Art McDonald, the former director of SNO and 2015 Nobel Prize in physics laureate, gives a really nice talk at the Perimeter Institute. I was expecting a rather dull review of his pathway to the SNO neutrino mass measurement papers in 2002-2004 (for which the Nobel was awarded) — but he has been busy! He is now an emeritus professor at Queen’s, but still involved in SNO+/SNOlab, with DEAP, an experiment aiming at direct-detection of dark matter.
The introduction mentioned Art’s generosity towards students. I’d like to add to the point. Unusually for a PI for such a large collaboration, Art insisted that any one of us who participated in a material way to the production of SNO results should be on the collaboration authors’ list. I’ve not experienced anything like it anywhere else. Academics fight tooth-and-nail to appear as authors on important papers, but on the SNO authors’ list, you’ll see the names of senior professors, research scientists, postdocs, PhD and even lowly MSc students (like I was), along with professional engineers who helped to build the machine, as well as a short but crucial list of scientists who tragically died before the results were released. Furthermore, Art won the Gerhard Herzberg Canada Gold Medal for Science and Engineering in 2003, and quite a bit of money, which he used to set up a postgraduate prize in honour of a young postdoc who succumbed to cancer, and funded all SNO graduate students at Queen’s to travel to Berkeley, California, for the annual SNO collaboration meeting at Lawrence Berkeley National Labs.
McDonald talks about the “solar neutrino problem” (the discrepancy between solar thermonuclear fusion theory, that produced an abundance of electron neutrinos from beta-decay of boron-8 in the complex process that fuses 2 protons into helium, and the experimental measurement made by Ray Davis a half-century ago, which detected only ~1/3 of the expected neutrino flux at earth), the importance of neutrinos in cosmology (e.g., thermal equilibrium of the cosmic microwave background), the production of elements heavier than iron (without neutrinos it would be tough for a supernova to dump the energy rapidly building as a stellar core collapses), as a good chunk of dark matter, and improving our understanding of the Standard Model (SM, which presently may be summarized with an unsatisfactory-tasting “it’s just so”).
That last point is a really interesting one, worthy of another Nobel Prize: if neutrinoless double-beta decay is observed (as one of the experiments in SNOlab is trying to do), it would mean that the neutrino is its own antiparticle (a so-called Majorana-particle).
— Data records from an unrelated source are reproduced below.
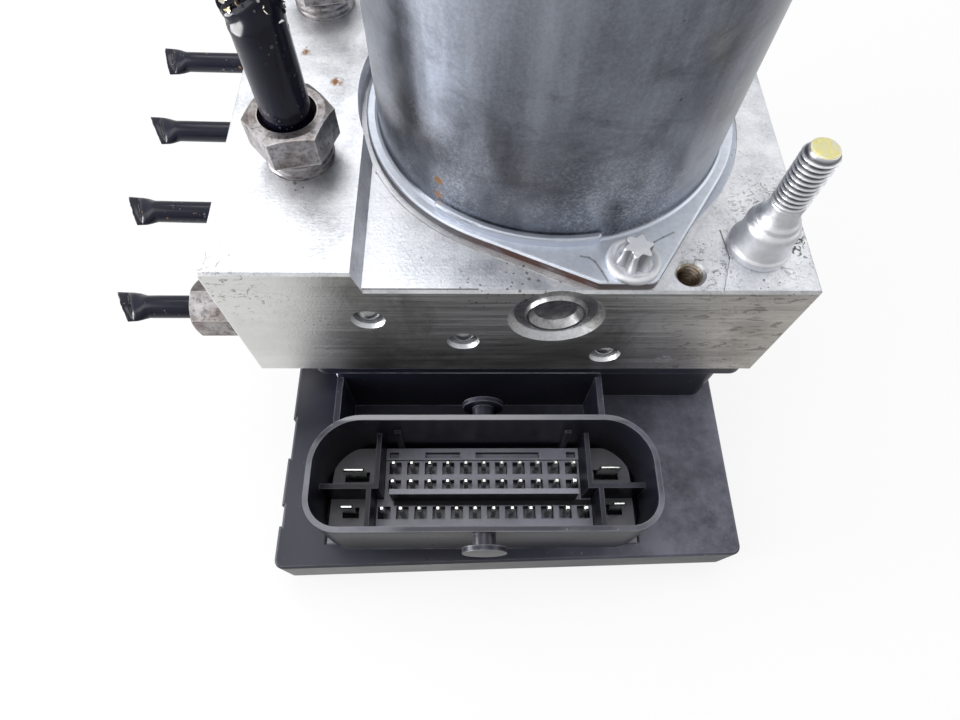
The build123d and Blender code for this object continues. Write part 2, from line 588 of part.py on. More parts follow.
def armature_windings():
    """Copper in the slots, joined by the end turns above and below the stack."""
    rings = [turned([(8.0, z0), (20.5, z0), (21.4, (z0 + z1) / 2), (20.5, z1), (8.0, z1)])
             for z0, z1 in ((82.0, 86.0), (116.0, 121.0))]
    wound = rings[0] + rings[1]
    bar = Pos(17.0, 0, 85.9) * Box(8.6, 4.8, 30.2, align=(Align.CENTER, Align.CENTER, Align.MIN))
    for index in range(ARMATURE_TEETH):
        wound += Rot(0, 0, index * 360 / ARMATURE_TEETH) * bar
    return wound


def commutator():
    """Commutator with its segments parted by narrow slots."""
    body = pipe_ring(SHAFT_D / 2, COMMUTATOR_R, 72.5, 81.6)
    slot = Pos(COMMUTATOR_R, 0, 73.5) * Box(1.6, 0.5, 9.0, align=(Align.CENTER, Align.CENTER, Align.MIN))
    for index in range(ARMATURE_TEETH):
        body -= Rot(0, 0, (index + 0.5) * 360 / ARMATURE_TEETH) * slot
    return body


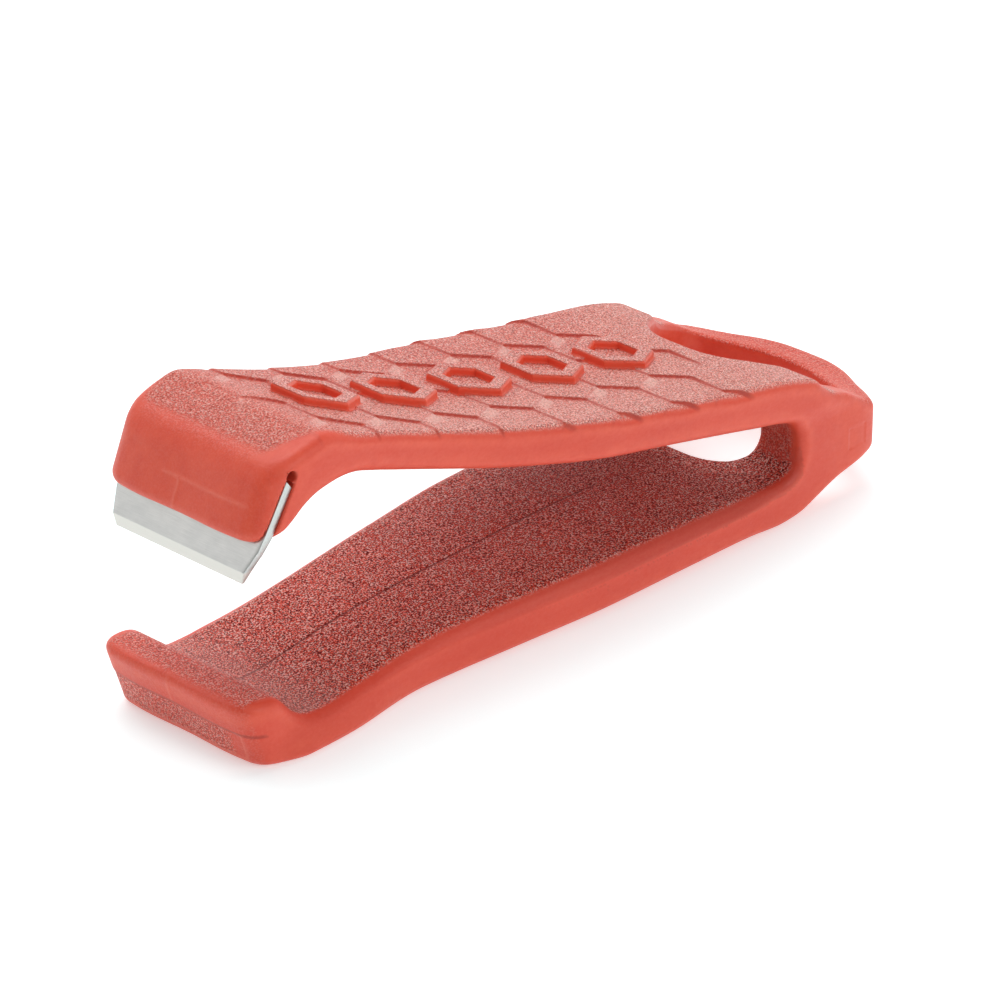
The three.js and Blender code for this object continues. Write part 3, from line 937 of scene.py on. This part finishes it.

This would break the symmetry of the SM, now a convenient grid-shape with quarks, and antiquarks (the building blocks of a class of massive particles called hadrons, such as protons and neutrons); “heavy” leptons, like electrons, muons, tauons, and their positrons, antimuons, and antitauons, and their associated neutrinos, electron-, muon-, and tau-neutrinos; the force-carrying gauge bosons (electromagnetism-associated photons, strong nuclear force-associated gluons, and weak nuclear force-associated W/Z-bosons); and finally the Higgs boson. There already has a place for the graviton, an as yet undiscovered spin 2 boson responsible for quantum gravity, if that’s a thing. Aside from symmetry arguments (e.g., they tend to appear in threes, etc.) there is no satisfactory mathematical underpinning of the SM from first-principles, so it’s hard to probe around its edges for new physics. If neutrinos are Majorana particles, they would certainly be different from quarks and the other leptons, like electrons; and they may also be the reason that there is a curious imbalance of matter to antimatter in the universe. (Except for a special case in which antimatter and matter are somehow well segregated from one anther throughout space, the fact that we don’t see bright, high-energy photons streaming in from all around us is good evidence that matter-antimatter annihilation is uncommon. The best cosmogenic models predict an equivalent production of matter and antimatter. So where did all the antimatter go?)